Ci sono certo anche ombre che minacciano la forza cinese, a partire dalla sostenibilità
ambientale di una crescita troppo rapida, ma bisogna comunque sgombrare il campo
da semplici illusioni di soluzioni facili, come quella valutaria.
C'è chi chiede la rivalutazione della moneta cinese, chi di levare dazi
su alcuni prodotti su cui c'è il sospetto di dumping. Giusto, se c'è
dumping va punito, ma che rilevanza hanno tali provvedimenti?
Anche parlando della moneta, non si può pensare di combattere la Cina
sperando nella rivalutazione dello yuan. È vero che si stima una sottovalutazione
di oltre il 50%, ma anche se si rivalutasse a dovere, rendendo così più
care le merci cinesi, non farebbe che una minima differenza sulla competitività
con l'occidente. Nella grande maggioranza dei settori i costi di produzione
sono oltre dieci volte inferiori. E solo nelle aree merceologiche più
avanzate, dove anche in Cina il peso dei costi è abbastanza rilevante,
la moneta può avere un ruolo meno marginale. Ma bisogna considerare che
anche un ingegnere top in Cina costa un quarto del suo omologo occidentale.

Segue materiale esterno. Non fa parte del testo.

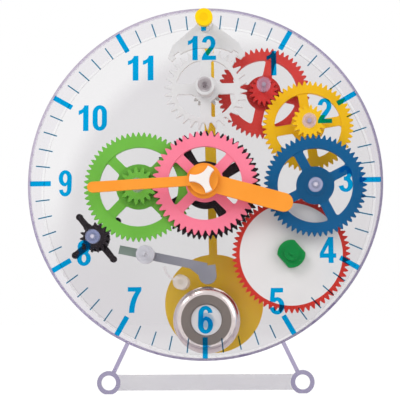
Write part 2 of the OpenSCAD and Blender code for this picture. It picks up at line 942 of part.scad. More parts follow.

La rivalutazione avverrà, anche perché ciò vorrà
dire materie prime meno costose per Pechino, e la sete di petrolio e minerali
del dragone spingerà in questa direzione, ma sarà un processo
graduale, frenato anche dall'enorme stock di debito pubblico americano in mano
cinese, che si deprezzerebbe drasticamente assieme ad un calo del dollaro sullo
yuan troppo brusco. E non dimentichiamo che una diversificazione delle riserve
cinesi anche su euro e yen non farebbero che alzare ancora di più il
valore della moneta europea su quella americana, con tutti i danni immaginabili
sulle nostre esportazioni oltreoceano.
Se si guardano questi numeri quindi, appare chiaro che anche uno dei "successi"
europei dello scorso anno, il provvedimento antidumping sulle calzature, appare
altamente trascurabile. All'Europa è stato concesso di imporre un dazio
del 16,5% sulle importazioni di scarpe dalla Cina e del 10% su quella dal Vietnam
(entrambi per appena due anni), e poi? Ancora più trascurabile se si
considera che non è solo da questi due paesi che sta arrivando l'offensiva
alle calzature, e paesi come India, Bangladesh, Pakistan, o anche l'Ucraina,
stanno aumentano notevolmente il loro export verso l'Europa.
L'euro forte poi, se è vero che penalizza la competitività, rende
però, per noi italiani che ne siamo privi in particolare, molto più
a buon mercato le importazioni di materie prime. Ci saranno settori più
colpiti altri avvantaggiati, ma il bilancio complessivo, che probabilmente continuerà
ad essere negativo nel complesso, non è "rosso" a livelli tali
da trovare nel capro espiatorio della moneta l'origine di tutti i nostri mali.
Chi lo fa spesso conduce quella solita polemica politica, che diventa sempre
più stucchevole, e che nasconde i veri responsabili: statalismo e burocrazia,
previdenza fuori controllo ed enormi risorse (familiari e pubbliche) congelate
(morte) come in nessuna altro paese sviluppato negli immobili.
Spine nel fianco del paese che andrebbero estratte con una forza politico-elettorale
che nessun partito di destra o di sinistra attualmente ha.